| Case Studies on Technical and Vocational Education in Asia and the Pacific - Fiji (UNEVOC - ACEID, 1996, 28 p.) |
From all accounts vocational training in Fiji continues at the same tempo as it did pre-coups and with a remarkable lack of a sense of urgency to forge new policies and directions. Towards this end, a Government statement on training issued at the 1991 National Economic Summit sounds a warning bell viz:
Expansion in the manufacturing sector is placing a strain on the availability of a pool of skilled labour. Training organizations such as the Fiji Institute of Technology and the Fiji National Training Council are responding to this need. Efforts are being made to ensure that training is responsive to the requirements of the private sector, and that the private sector plays as great a role as possible in training.
It becomes very clear therefore at the macro level that there is a need to examine the extent to which as many of the training organizations as possible can be linked with one another in a way that will avoid any duplication of effort and result in the most efficient division of labour and utilization of scarce resources. Co-ordination of effort is therefore absolutely essential.

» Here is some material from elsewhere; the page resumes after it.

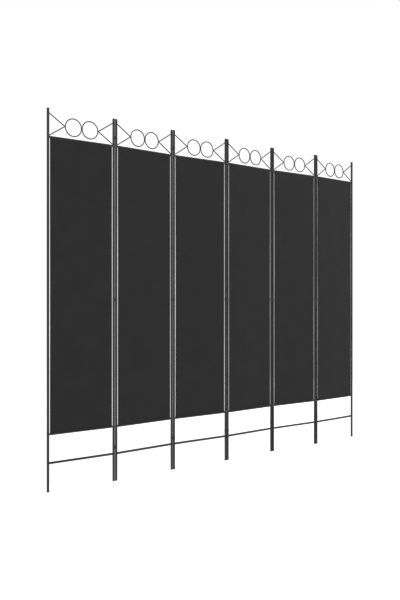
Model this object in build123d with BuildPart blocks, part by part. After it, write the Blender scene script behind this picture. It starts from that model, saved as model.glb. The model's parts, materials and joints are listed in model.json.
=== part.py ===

One way of achieving this is to set up by statute an umbrella organization with a tripartite configuration which is empowered to effect this co-ordination. Such a body would not conflict with the FNTC which should be re-titled the Fiji Training and Productivity Council and which should then become more active through its Training and Productivity Boards in providing consultancies for the promotion of productivity concepts in the workplace, as well as continue with the short skills enhancement courses that it has been providing hitherto. Such a development would have implications on staff quality at the FNTC.
In order to keep up with new technological advances in industry the FIT needs to be freed from the shackles that binds it to the rigid rules of a Government department and to be given autonomy, preferably as a statutory body, to develop into a degree or high national diploma awarding institution. Fortunately this move has already begun and it is hoped that the process can be concluded within a reasonable time frame.